Столь пренебрежительное использование Космоса как места забавы по меньшей мере странно, возможно даже — неблаговидно с этической точки зрения. Однако вся таким образом описанная «экспедиция» служит тому, чтобы наконец стало возможно показать живых обитателей планеты, то есть ее хозяев, до последних страниц полностью скрытых от глаз пришельцев, а значит, и читателей. Убедившись в том, что «исполненный» смертный приговор ничего плохого пришельцам не сделал, роботы наконец решаются показать им своих владык.
Они попали в коридор. Тяжелый, влажный воздух, фиолетовое свечение, перекатывающееся, будто клубы пара. Правая сторона была свободна, скользкий пол прямой линией убегал вдаль, и конца его они разглядеть были не в силах. Шаги по коридору отдавались как шлепки.
А левую сторону коридора занимало сплетение проводов, труб, рефлекторов, нитей, палок и пластиковых оболочек. И в этом сплетении, на расстоянии двух метров друг от друга, сидели ярко-красные, мясистые, со многими отростками создания, освещенные фиолетовыми лампами. Бесконечный ряд, тоже теряющийся вдали.
— Клетка с орхидеями, — пробормотал Ал. <…>
— Это — люди, — сказал робот.
— Люди? — спросил Ал.
— Они претерпели дальнейшее развитие, — сказал «защитник»(робот. — С.Л.).
— Не верю, — сказал Рене.
— А какими вы себе их представляли?
Рене начал запинаться:
— Н-не з-знаю… другими… не такими…
— Для нас непостижимо, как из существ, подобных нам, произошли эти растения, — сказал Ал.
<…>
Он спросил:
— А почему эти органы обнажены и не имеют защиты?
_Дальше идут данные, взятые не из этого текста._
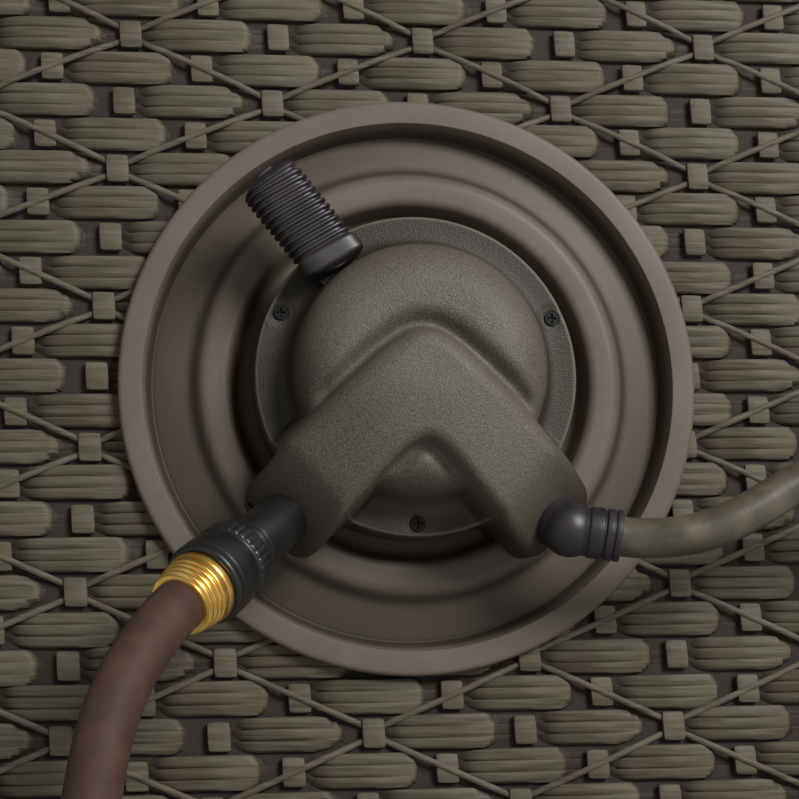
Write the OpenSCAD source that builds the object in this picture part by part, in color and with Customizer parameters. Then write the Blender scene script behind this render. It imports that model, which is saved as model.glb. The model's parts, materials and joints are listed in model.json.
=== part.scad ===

— Они не нуждаются в защите, — ответил робот. <…>
— Где их кости?
— Им не нужны никакие кости.
— А где руки и ноги?
— Им не нужны ни руки, ни ноги.
— Глаза и уши?
— Им не нужны органы чувств.
— Как они питаются?
— Они получают от нас все необходимые вещества. В переработанном виде — так что переваривать их не приходится.